COLLECTED DATA -
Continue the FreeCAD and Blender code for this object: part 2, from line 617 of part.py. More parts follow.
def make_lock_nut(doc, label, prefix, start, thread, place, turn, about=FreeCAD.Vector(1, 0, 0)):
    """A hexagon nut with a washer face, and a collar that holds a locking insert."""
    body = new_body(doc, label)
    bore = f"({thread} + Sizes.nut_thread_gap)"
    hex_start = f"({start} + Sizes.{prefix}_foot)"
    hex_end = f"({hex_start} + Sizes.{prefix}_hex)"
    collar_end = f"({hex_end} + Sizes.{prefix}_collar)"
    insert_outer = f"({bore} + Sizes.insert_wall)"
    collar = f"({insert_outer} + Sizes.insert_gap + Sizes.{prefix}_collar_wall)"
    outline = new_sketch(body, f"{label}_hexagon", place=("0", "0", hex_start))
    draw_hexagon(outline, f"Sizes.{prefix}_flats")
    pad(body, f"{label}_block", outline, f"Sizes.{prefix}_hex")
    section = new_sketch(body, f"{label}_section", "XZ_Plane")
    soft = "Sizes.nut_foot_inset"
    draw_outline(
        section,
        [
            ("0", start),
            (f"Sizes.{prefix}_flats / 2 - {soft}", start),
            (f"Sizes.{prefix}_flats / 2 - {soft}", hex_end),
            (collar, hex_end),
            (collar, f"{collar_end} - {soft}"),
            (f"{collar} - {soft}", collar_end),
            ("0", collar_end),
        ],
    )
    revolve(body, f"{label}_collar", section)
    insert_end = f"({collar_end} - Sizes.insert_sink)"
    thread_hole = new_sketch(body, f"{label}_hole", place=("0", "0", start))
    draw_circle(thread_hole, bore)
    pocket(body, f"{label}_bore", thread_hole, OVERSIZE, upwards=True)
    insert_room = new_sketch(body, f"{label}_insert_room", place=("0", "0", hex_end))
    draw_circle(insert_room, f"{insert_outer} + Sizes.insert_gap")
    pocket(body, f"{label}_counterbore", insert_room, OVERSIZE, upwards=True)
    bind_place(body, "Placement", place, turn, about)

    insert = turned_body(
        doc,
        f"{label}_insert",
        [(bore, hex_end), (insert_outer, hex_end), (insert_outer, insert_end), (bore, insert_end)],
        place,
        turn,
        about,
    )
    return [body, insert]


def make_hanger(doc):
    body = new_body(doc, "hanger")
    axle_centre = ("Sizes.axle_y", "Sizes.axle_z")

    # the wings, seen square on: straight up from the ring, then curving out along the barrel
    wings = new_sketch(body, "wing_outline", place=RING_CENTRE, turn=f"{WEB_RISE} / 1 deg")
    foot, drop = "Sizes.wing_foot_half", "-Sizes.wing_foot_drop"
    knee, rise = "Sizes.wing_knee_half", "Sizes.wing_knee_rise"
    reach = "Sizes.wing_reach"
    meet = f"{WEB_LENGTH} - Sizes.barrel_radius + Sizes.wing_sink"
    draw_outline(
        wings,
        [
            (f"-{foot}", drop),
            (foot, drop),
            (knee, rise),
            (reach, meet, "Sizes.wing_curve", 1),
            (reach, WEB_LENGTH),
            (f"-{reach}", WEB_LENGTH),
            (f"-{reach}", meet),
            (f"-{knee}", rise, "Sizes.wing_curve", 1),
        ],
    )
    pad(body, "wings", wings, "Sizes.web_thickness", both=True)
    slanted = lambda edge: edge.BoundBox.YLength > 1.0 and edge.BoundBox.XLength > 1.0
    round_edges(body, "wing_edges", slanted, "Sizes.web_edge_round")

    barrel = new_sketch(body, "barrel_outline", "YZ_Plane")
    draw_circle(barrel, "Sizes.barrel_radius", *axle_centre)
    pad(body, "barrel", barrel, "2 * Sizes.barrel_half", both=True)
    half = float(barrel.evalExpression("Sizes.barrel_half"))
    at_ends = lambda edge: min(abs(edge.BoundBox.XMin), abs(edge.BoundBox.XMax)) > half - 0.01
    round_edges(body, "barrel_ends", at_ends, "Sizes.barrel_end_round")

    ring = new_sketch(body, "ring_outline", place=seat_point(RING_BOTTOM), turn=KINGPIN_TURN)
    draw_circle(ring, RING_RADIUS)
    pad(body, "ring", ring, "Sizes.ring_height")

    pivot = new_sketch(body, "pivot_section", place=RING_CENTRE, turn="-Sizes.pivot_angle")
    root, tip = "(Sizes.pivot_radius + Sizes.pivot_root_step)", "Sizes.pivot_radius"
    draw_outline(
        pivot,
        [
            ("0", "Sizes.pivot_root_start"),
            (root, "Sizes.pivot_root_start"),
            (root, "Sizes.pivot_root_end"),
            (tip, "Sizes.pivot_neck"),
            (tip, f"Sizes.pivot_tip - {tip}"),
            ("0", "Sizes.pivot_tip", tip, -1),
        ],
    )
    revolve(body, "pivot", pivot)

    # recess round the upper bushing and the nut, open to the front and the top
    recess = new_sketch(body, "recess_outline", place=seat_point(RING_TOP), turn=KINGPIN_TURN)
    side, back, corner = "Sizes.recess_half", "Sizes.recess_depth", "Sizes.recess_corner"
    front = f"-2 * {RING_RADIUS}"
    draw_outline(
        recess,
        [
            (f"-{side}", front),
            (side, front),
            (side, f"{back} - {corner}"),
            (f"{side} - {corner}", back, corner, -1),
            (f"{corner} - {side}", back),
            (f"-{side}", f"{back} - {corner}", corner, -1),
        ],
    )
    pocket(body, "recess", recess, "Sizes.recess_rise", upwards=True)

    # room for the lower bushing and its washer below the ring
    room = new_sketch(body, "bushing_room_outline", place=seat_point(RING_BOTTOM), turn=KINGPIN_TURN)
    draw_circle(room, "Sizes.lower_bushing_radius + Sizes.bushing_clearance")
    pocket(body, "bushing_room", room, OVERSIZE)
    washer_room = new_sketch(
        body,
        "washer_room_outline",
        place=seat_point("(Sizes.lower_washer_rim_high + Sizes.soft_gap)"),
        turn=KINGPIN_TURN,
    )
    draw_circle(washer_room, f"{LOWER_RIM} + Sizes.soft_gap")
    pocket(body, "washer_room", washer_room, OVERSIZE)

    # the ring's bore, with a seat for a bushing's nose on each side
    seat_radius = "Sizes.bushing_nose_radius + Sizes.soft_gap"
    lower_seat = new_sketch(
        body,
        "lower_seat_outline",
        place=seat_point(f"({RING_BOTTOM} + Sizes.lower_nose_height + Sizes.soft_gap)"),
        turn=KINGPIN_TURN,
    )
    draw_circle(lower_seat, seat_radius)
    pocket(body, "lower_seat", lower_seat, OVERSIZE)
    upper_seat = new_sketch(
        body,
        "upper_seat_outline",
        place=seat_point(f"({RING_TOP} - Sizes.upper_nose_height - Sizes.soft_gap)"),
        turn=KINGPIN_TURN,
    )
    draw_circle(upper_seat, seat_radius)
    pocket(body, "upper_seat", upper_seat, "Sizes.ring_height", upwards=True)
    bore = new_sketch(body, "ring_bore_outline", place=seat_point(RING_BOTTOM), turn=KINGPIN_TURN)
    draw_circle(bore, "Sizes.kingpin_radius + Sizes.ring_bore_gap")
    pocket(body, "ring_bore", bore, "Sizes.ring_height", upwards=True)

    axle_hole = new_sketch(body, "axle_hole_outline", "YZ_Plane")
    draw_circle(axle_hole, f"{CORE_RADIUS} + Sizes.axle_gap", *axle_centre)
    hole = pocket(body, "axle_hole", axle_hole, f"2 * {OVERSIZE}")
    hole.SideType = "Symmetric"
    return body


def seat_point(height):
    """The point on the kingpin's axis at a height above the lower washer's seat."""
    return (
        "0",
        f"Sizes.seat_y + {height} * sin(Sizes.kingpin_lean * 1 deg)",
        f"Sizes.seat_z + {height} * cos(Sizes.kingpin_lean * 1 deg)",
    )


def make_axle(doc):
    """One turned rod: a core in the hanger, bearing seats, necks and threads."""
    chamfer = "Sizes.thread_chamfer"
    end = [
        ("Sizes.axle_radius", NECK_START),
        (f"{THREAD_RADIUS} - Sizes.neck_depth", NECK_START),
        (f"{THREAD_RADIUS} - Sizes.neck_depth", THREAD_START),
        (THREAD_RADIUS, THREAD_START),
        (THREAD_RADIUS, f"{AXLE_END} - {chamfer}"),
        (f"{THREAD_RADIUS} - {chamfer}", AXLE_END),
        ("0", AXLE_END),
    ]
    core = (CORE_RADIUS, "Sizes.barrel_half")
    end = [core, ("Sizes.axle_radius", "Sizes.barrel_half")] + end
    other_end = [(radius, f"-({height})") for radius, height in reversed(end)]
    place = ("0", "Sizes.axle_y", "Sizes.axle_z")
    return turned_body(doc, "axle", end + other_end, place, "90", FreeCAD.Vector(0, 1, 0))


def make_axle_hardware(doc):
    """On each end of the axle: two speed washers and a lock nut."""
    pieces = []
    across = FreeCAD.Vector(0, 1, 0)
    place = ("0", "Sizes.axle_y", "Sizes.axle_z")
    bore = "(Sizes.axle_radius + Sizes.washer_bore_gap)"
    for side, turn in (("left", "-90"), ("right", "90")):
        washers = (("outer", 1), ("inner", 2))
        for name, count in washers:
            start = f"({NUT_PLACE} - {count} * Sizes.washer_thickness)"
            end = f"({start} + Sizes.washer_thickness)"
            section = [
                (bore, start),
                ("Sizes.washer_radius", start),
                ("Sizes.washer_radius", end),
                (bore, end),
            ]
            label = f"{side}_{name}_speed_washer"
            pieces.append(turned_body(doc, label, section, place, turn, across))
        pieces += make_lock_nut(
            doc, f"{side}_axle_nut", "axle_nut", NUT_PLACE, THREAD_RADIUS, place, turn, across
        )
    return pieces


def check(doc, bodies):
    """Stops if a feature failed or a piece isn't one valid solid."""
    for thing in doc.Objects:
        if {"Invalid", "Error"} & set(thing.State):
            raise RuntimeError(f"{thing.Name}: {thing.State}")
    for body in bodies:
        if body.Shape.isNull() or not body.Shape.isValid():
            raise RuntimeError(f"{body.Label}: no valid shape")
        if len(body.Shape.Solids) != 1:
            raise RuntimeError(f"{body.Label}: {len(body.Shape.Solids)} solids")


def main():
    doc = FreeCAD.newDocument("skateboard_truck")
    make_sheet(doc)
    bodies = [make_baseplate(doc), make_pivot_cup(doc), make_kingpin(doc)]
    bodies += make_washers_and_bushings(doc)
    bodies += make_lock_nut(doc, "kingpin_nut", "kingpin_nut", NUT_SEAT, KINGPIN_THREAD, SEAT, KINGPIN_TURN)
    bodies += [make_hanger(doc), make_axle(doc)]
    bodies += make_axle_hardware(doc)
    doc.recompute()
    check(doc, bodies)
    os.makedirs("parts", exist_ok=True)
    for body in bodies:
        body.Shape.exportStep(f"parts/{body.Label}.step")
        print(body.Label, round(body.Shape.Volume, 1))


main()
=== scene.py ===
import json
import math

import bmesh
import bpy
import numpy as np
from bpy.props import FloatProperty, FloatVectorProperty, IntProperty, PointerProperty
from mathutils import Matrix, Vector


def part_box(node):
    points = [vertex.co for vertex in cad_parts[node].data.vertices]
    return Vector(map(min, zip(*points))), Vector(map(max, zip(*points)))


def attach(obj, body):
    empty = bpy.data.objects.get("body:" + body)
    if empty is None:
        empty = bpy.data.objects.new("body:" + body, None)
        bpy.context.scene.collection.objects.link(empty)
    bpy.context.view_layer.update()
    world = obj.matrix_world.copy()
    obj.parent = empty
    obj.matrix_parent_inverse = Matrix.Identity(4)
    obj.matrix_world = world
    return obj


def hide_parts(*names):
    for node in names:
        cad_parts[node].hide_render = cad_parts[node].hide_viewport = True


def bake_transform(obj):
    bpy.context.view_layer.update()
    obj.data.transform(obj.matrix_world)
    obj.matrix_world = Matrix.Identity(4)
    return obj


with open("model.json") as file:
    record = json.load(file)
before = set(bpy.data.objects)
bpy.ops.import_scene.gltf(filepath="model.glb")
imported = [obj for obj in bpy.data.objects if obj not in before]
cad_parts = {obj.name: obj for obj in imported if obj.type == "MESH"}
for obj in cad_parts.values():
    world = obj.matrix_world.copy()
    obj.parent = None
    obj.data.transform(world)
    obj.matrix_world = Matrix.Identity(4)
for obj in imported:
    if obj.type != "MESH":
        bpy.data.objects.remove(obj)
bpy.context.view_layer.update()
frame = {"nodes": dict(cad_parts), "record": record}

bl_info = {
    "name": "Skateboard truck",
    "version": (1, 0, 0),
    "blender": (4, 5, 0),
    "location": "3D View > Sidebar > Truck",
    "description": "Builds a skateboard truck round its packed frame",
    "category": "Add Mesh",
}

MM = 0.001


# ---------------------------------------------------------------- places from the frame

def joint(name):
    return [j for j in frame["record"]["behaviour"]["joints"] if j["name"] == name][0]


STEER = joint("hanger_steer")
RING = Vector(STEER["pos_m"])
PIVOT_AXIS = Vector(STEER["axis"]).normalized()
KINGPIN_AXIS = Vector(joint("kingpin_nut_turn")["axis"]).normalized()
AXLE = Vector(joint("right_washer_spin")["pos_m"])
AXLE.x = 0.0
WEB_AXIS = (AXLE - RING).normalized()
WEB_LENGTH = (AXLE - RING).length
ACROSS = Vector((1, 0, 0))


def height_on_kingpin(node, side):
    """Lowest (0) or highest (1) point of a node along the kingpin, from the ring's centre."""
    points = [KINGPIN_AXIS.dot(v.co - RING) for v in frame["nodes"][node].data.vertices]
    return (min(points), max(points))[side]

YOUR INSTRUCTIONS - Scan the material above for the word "from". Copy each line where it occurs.

EXERCISE OUTPUT -
Continue the FreeCAD and Blender code for this object: part 2, from line 617 of part.py. More parts follow.
    # the wings, seen square on: straight up from the ring, then curving out along the barrel
from bpy.props import FloatProperty, FloatVectorProperty, IntProperty, PointerProperty
from mathutils import Matrix, Vector
# ---------------------------------------------------------------- places from the frame
    """Lowest (0) or highest (1) point of a node along the kingpin, from the ring's centre."""